The ACLU of Indiana and Swierc sued the university’s president Monday with the simplest of legal claims: “The termination of Ms. Swierc violates the First Amendment to the United States Constitution.”

It argues that Swierc’s decision to make social media post was private, protected conduct because: Kirk’s death was a matter of “public concern”; her post had “nothing to do” with Ball State or the university’s leadership or policies; and neither her job duties nor the university’s core functions were undermined by her expression. The lawsuit alleges the termination was made with “malicious and/or made with callous indifference to Ms. Swierc’s rights.” (The lawsuit name-checks Rokita four times, but the state official is not a party to the suit.)

Stevie Pactor, a Senior Staff Attorney with ACLU of Indiana, explained the cause of action: “People do not forfeit their First Amendment rights when they are hired by government institutions,” she said, adding: “Public employees are free to speak on matters of public concern, so long as they are speaking as private citizens.
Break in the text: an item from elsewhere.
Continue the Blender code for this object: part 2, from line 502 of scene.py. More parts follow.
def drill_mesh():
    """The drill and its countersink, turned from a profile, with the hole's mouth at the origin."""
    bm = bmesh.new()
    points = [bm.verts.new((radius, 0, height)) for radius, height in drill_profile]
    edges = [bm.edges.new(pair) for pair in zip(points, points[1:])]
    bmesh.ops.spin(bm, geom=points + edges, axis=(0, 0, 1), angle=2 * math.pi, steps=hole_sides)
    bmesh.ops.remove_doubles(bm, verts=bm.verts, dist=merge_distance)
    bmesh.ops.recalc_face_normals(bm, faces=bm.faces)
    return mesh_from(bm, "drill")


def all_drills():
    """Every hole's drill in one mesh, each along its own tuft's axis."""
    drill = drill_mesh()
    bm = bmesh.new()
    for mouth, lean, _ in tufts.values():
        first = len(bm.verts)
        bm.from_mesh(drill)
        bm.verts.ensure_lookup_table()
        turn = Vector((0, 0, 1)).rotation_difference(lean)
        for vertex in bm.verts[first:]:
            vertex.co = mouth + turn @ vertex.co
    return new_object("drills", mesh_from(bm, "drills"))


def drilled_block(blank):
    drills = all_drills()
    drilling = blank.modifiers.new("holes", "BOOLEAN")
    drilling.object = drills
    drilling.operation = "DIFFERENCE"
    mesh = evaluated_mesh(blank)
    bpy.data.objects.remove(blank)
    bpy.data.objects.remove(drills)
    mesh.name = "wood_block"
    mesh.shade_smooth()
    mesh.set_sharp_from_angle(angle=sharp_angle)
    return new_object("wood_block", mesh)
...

Swierc’s Facebook post clearly meets these criteria, and her termination was unconstitutional.”

In a call Monday, Swierc told reporters: “I do not regret the post I made, and I would not take back what I said.” But she said that she felt “violated” by the betrayal of “someone on my Facebook friends list” who decided to screenshot the post and make it public. Occasionally sipping from a Stanley mug with a Ball State sticker on it, Swierc described the personal consequences of being brigaded by right wing-trolls — including those whipped up by Rokita, whose role in this controversy she told Rolling Stone is “not something I ever would have expected from any party.”

Rokita’s press office responded to a request for comment by forwarding a six-page letter from the attorney general to Indiana superintendents and public university administrators about free speech and teacher terminations. The letter mixes dense legal citations with broad proclamations about the state’s supposed interest in policing educator expression. ”As a matter of morality,” Rokita writes, “this moment demands decisive action from public officials to address noxious speech from government employees that undermines public confidence in our schools and corrodes public discourse.”

Speaking to reporters, Swierc recounted a flood of insulting calls, voicemails, and Facebook messages ranging from “vulgar” to “harassing” that went far beyond the content of her post and questioned her ability to “do my job because of my appearance.” She also described one “true threat of violence” that he said she reported to the police — a voicemail on her cell phone in which the caller detailed a bevy of identifying information about Swierc, and then suggested that “maybe I deserve what Charlie got.”

Pactor, the ACLU attorney, claimed that Ball State had punished Swierc for routine, protected speech, owing to a controversy not of her client’s making. She accused the university of bending to what is known in legal precedent as the “heckler’s veto” — which seeks to shout down, and shut down, protected speech. In short, the university fired Swierc not for misconduct, the lawyer said, but because “they got negative feedback from other people. And that’s just not an injury to them that the First Amendment tolerates.”